Still the procession behind the Renault continued. Barely noticed was the disappearance of Watson as he went into the pits, to stay there for good with ignition trouble and then de Cesaris muffed the gear-change on his Alfa Romeo, the revs went sky-high and took the edge off everything so that he began to lose ground and Rosberg closed up on him. We were now well past the half-way mark and the misty clouds on the mountain-tops were spilling down all over the town and the harbour and we might just as well have been in Liverpool. Mansell clobbered a guard-rail with his Lotus 91 and had to stop for a wheel change, but rejoined the race with gusto and his Italian team-mate’s gloom was deepened by an exhaust manifold pipe breaking, losing him power and sounding awful. Lauda gave up when his engine felt as though it was seizing and Piquet had gone from the scene with a rough running engine and a damaged gearbox, the rather sudden power characteristics of the BMW engine playing havoc with the transmission which has been developed for the smooth power and torque-spread of the Cosworth DFV. We were down to eleven.
As lap 60 approached, which meant 16 more to go, Prost was still in total command, Patrese was still second, then came Pironi followed by de Cesaris and Rosberg, the Finn unable to get by the Alfa Romeo and deciding to hang on and wait.

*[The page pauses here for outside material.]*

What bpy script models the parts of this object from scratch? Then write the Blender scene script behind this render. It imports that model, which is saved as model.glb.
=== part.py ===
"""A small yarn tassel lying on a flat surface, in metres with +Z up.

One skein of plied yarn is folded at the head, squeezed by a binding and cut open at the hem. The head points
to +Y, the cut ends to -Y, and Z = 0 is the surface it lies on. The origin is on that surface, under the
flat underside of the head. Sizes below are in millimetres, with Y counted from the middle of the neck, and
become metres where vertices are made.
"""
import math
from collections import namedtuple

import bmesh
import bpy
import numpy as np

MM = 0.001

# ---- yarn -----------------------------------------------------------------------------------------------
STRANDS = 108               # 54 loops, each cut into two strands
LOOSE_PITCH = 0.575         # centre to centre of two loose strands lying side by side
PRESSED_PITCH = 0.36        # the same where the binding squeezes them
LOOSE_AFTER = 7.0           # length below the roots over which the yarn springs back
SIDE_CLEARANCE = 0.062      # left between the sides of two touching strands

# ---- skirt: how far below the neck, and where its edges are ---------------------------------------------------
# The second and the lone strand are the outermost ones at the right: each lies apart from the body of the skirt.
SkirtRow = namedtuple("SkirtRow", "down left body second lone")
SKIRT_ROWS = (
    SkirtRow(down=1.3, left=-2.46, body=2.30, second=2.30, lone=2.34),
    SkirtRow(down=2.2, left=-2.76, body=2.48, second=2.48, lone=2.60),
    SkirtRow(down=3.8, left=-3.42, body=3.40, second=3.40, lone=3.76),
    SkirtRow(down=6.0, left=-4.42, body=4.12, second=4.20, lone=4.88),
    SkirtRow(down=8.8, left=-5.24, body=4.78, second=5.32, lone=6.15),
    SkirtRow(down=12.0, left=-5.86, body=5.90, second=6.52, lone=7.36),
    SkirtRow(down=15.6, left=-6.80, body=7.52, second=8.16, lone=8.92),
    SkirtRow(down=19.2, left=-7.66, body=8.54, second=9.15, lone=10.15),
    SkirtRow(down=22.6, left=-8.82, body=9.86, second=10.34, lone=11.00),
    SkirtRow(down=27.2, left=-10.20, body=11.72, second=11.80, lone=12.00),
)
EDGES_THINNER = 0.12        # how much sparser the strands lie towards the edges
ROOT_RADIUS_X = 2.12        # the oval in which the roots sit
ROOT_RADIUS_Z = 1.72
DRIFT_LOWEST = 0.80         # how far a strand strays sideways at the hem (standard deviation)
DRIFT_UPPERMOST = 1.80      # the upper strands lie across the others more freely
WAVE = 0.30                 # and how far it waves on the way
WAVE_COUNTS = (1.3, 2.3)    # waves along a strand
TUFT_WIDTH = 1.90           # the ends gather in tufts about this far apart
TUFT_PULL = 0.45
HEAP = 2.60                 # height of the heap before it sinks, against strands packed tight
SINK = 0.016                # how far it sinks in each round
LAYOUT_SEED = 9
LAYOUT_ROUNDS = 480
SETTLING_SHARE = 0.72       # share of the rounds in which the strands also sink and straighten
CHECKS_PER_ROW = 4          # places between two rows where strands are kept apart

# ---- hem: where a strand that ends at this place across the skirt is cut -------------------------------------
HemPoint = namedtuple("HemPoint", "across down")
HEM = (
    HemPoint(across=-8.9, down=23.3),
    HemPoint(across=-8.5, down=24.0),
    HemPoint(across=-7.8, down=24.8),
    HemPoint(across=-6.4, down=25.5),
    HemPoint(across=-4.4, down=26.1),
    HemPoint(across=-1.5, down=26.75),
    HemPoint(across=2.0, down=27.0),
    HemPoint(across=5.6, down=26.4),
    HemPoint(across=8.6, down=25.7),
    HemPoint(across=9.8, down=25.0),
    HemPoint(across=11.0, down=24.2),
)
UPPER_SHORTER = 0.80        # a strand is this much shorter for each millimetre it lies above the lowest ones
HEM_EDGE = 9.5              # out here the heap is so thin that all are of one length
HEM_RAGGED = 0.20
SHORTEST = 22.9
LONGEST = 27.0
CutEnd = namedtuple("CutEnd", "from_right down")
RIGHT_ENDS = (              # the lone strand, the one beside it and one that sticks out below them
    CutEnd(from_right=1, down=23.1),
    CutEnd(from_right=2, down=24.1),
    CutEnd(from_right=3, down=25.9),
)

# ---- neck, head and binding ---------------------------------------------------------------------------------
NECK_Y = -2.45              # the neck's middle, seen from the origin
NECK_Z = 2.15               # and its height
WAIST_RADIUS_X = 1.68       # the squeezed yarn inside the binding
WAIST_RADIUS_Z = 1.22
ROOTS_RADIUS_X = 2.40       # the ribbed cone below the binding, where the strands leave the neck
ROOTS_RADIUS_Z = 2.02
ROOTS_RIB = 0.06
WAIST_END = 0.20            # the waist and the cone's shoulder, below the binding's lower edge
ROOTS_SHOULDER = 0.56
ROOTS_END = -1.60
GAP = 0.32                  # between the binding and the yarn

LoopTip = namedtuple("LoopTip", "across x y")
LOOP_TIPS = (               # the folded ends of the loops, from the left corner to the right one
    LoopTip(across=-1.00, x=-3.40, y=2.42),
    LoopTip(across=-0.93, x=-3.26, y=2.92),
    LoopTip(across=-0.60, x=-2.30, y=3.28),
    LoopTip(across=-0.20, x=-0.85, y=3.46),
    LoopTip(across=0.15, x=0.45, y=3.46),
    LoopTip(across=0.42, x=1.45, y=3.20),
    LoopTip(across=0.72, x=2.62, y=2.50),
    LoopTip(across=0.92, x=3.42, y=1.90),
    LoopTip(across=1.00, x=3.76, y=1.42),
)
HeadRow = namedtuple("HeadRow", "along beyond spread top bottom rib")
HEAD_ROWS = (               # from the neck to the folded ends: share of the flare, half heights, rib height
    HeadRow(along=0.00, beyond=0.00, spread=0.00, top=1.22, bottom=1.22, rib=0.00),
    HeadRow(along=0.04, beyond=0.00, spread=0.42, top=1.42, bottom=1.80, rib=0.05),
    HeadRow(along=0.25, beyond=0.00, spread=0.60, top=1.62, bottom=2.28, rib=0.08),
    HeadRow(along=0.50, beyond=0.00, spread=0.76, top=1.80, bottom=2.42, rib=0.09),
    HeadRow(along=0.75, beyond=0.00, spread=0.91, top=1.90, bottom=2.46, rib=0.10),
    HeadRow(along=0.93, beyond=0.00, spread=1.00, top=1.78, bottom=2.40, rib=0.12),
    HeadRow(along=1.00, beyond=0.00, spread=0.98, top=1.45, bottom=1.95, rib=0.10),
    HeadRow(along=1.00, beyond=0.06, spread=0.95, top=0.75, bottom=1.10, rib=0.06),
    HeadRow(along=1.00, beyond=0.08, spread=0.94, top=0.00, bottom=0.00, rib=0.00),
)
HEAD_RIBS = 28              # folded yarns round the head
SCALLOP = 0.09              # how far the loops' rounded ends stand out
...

A long way back came Alboreto, followed by Daly, then de Angelis moping along with Mansell making up ground rapidly. Henton and Surer were still circulating, the Tyrrell driver having been into the pits as well as going up the escape road at Ste. Devote while the Arrows driver was limping along with a very sick engine. From the gloom overhead spots of rain began to fall and everyone held their breath. If rain developed it would make the already oily circuit like a skating rink and the organisers became anxious, though the Clerk of the Course insisted they would see the 76 laps out. Although the spots of rain increased they did not develop into a downpour and did not visibly wet the warm pavements but they turned the circuit into an ice-rink. Rosberg made a mistake at the harbour “chicane” and hit the kerb with his right front wheel which took the spring operating pull-rod off its pivoting link at the lower end and he was out. He had been trying desperately to do something about de Cesaris at the time. Alboreto’s Tyrrell retired with a suspension breakage on lap 70 and we were down to nine with six laps logo.
De Angelis was being lapped again and making things difficult once more in a typically petulant manner and Daly slid wildly at the Tabac corner and clouted the guard-rails. The centre pillar and rear aerofoil were snapped off the Williams, the gearbox oil pump was torn off and the casing cracked, but he still had the engine running so he drove gingerly away uncertain of how much damage had been done. Prost was about to lap the Irishman for the first time as he lapped de Angelis for the second and as the three of them went into the Ste. Devote “chicane” the Lotus was elbowed brusquely out of the way, but it meant that the Renault hit the guard-rail with quite a clang with his left-rear wheel. Up the hill Daly pulled over and waved the leader through as he was on his seventy-fourth lap. He never completed it, for as he left the harbour “chicane” the Renault tail suddenly whipped round and the car ran head-first into the barriers on the right of the road. It rebounded across the road, hit the barriers that side and cannoned back into the middle of the road. Bits and pieces flew off in all directions, as they should to dissipate the kinetic energy, and Prost stepped from the battered, but intact, monocoque unscathed but for a slight foot injury. And now there were eight.
This left Patrese to complete lap 74 in the lead. followed by Pironi, de Cesaris, Daly, de Angelis and Mansell, with Henson and Surer limping along. But it was not over yet. Two more laps to go on the ice-rink. When Patrese rounded the Mirabeau hairpin the tail slid out, he held the car in a full-lock slide down the hill, very nearly got control, but then gyrated slowly over the kerb of the apex of the Loews hairpin and slid helplessly with a dead engine to a stop across the road, muttering some choice Italian swear words to himself as Pironi tip-toed by in the Ferrari into the lead and de Cesaris did likewise with the Alfa Romeo into second place. The marshals pushed the Brabham away from its dangerous resting place and Patrese took advantage of the following slope to free-wheel on down the hill, snicking into gear and driving on. Into the last lap went Pironi, not believing his luck, but with fingers crossed because the Ferrari engine had been hiccoughing on the last lap or two, de Angels followed him but up the hill the Alfa Romeo engine sputtered and died and he coughed his way to the summit out of petrol and justifiably in tears. Patrese started the last lap in third place, thanking his patron-saint for a little bit of luck and by the time he was down to the sea-front he was back in second place having passed the stricken Alfa Romeo.
In the tunnel he passed the Ferrari stationary with no petrol to its fuel injectors, and totally bewildered by it all the Brabham driver arrived at the finish to get the chequered flag. Meanwhile Daly was struggling round with his gearbox overheating and one of the bearing housings actually melting and as it all seized up he ground to a stop just before Rascassc, within a few hundred yards of the finish. It still was not over for Nigel Mansell was driving on the slippery surface as if he was on a dry road and he caught and passed his team-mate as they went up the hill for their last time, a lap down on the leader. Henton and Surer limped home and there were only five cars mobile at the finish, of which only one had covered the 76 laps. The process of elimination was nearly complete. — D.S. J.